A Reforma do Judiciário, por meio da Emenda Constitucional nº 45 de 30 de dezembro de 2004, é a prova deque não basta a lei se esta for uma letra morta. Tal diploma trouxe importantes dispositivos, como a criação de Conselho Nacional de Justiça visando à celeridade dos processos. Mas, ainda assim, a morosidade continua sendo a maior mazela do Poder Judiciário. Está na boa vontade dos agentes de Estado a celeridade e não na criação de mais e mais leis.
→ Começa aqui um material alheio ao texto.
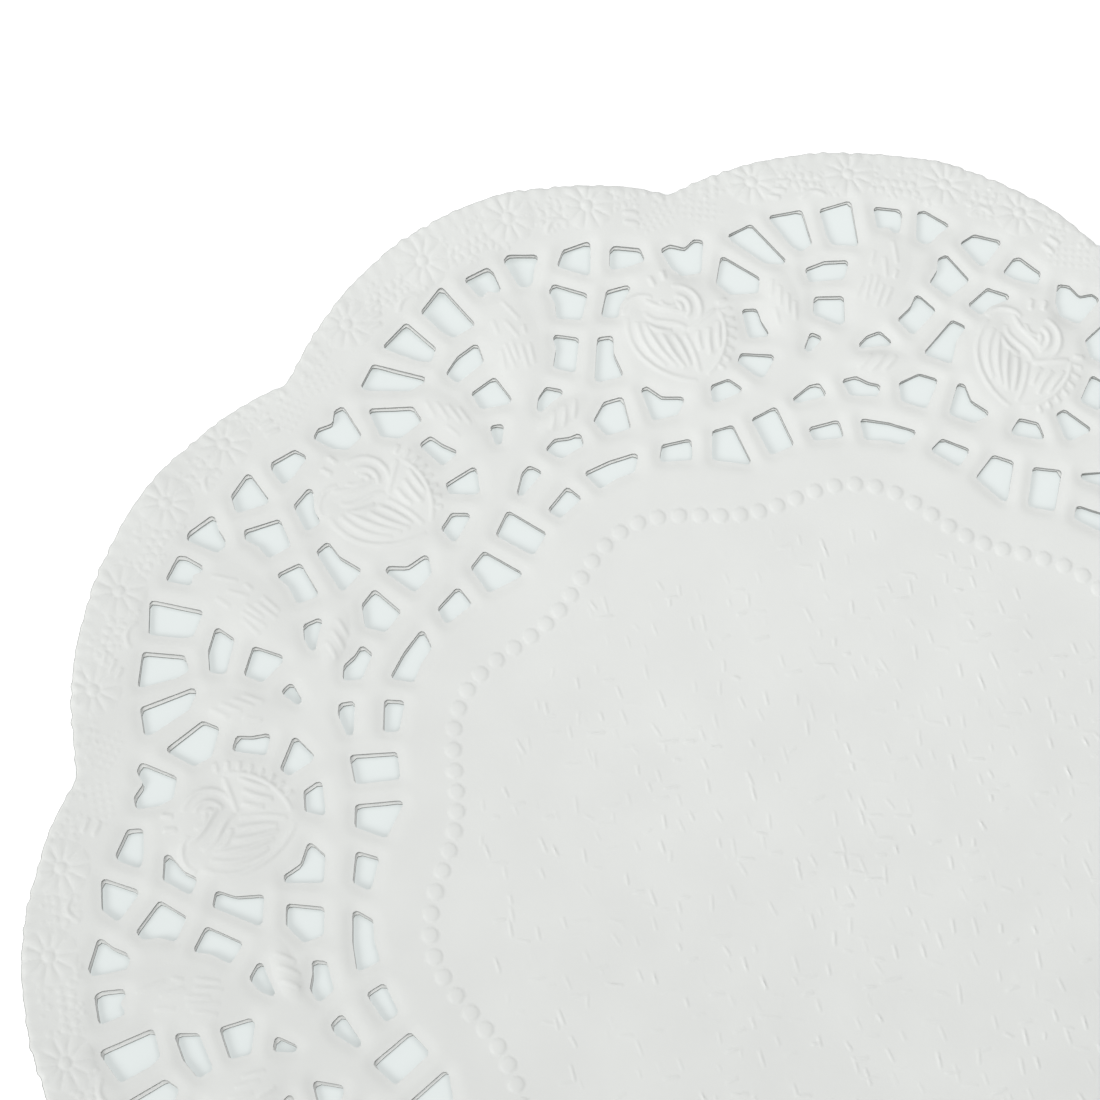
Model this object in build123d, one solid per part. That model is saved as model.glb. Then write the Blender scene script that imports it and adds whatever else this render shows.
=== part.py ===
from build123d import *
from math import atan2, cos, degrees, radians, sin, tan
import os

# Two round die-cut lace paper doilies, nested one on the other.
# Millimetres, +Z up, origin at the centre of the lower sheet's underside.
# +Y points through the middle of one scallop. Both sheets come from the same die.

# ---- driving dimensions -------------------------------------------------------------------

OUTER_DIAMETER = 237.2      # crest of a scallop to the crest opposite
SCALLOP_COUNT = 10
SCALLOP_DEPTH = 7.1         # crest radius less cusp radius
CUSP_FILLET = 1.5           # inside radius where two scallops meet
RIM_WIDTH = 9.3             # solid paper between a crest and the outermost opening
CORNER_RADIUS = 0.6         # corners of the punched openings
SHEET_LOFT = 0.7            # height that one embossed sheet takes up in a nested pair
NEST_GAP = 0.1              # air between the two nested sheets

# ---- the die's drawing --------------------------------------------------------------------
# One scallop's openings: x runs clockwise along the rim, y outwards from the centre.
# The outermost corner lies LACE_REACH from the centre, and the drawing is scaled to the rim.

LACE_REACH = 109.3

ROSE_NOTCH = [
    [(-35.1, 96.3), (-33.6, 97.4), (-31.2, 97.1), (-30.0, 98.8),
     (-28.4, 98.9), (-28.2, 93.1), (-31.3, 92.1), (-33.2, 93.4)],
]

FAN = [
    [(-25.4, 96.7), (-19.0, 93.6), (-18.9, 90.8), (-23.4, 89.9), (-25.8, 91.6)],
    [(-24.8, 100.2), (-21.1, 102.8), (-15.0, 97.1), (-15.4, 96.3), (-18.3, 96.1), (-23.8, 99.2)],
    [(-18.7, 104.5), (-13.2, 106.4), (-11.1, 100.5), (-12.9, 98.8), (-14.7, 99.9)],
    [(-10.5, 106.8), (-5.5, 109.15), (-3.7, 101.0), (-8.0, 100.7), (-9.0, 102.3)],
]

CREST_ROW = [
    [(-1.9, 108.5), (2.5, 108.5), (2.9, 107.3), (2.6, 104.2), (1.6, 104.1), (0.7, 105.1), (-1.0, 104.4)],
    [(5.2, 108.4), (6.4, 108.8), (10.8, 106.6), (8.8, 104.8), (7.6, 103.0), (6.5, 102.7), (5.3, 103.4)],
    [(12.2, 103.6), (14.5, 105.6), (19.2, 105.0), (16.4, 100.1), (15.6, 100.1)],
    [(19.3, 99.2), (21.0, 102.1), (22.0, 102.5), (25.5, 100.2), (25.2, 97.9), (21.5, 98.4)],
]

LEAF_SIDE = [
    [(-12.0, 96.0), (-9.0, 97.7), (-5.0, 98.4), (-5.7, 94.9), (-11.2, 93.7)],
    [(-10.2, 91.3), (-5.5, 92.0), (-5.0, 87.3), (-6.0, 86.9), (-10.1, 88.2)],
    [(-10.3, 85.2), (-8.1, 84.4), (-10.2, 81.5), (-11.1, 82.0)],
]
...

Isso está bem sedimentado na nossa experiência como jurista que passou pelos cargos de Delegado de Polícia, Promotor de Justiça, Juiz de Direito e Advogado.

O caso da Boate Kiss é um leading case que deve servir de exemplo, negativamente é claro, para que os operadores possam observar a incompetência em cadeia do Estado e quanto isso pode repercutir na vida das pessoas, que no caso concreto, como diz o dito popular: entre mortos e feridos, neste caso, literalmente, a inércia afetou a soma de 922 pessoas diretamente, sem contabilizarmos os efeitos secundário nos familiares, na cidade, no Estado e no país. Trata-se de uma tragédia de dimensão colossal como o próprio país.

Redigir um posfácio é confrontar nossa opinião com a do próprio leitor que chega ao final de uma obra com sua convicção formada, de forma que, para expor nossa conclusão final, vale citar a clássica frase de Ruy Barbosa, pronunciada na célebre “Oração aos Moços”, uma reflexão feita há quase um século, em razão da formatura de 1920 dos bacharéis da Faculdade de Direito do Largo de São Francisco, quando fora convidado para ser paraninfo:

"justiça atrasada não é justiça, senão injustiça qualificada e manifesta".

Parabéns pela determinação! Sucesso!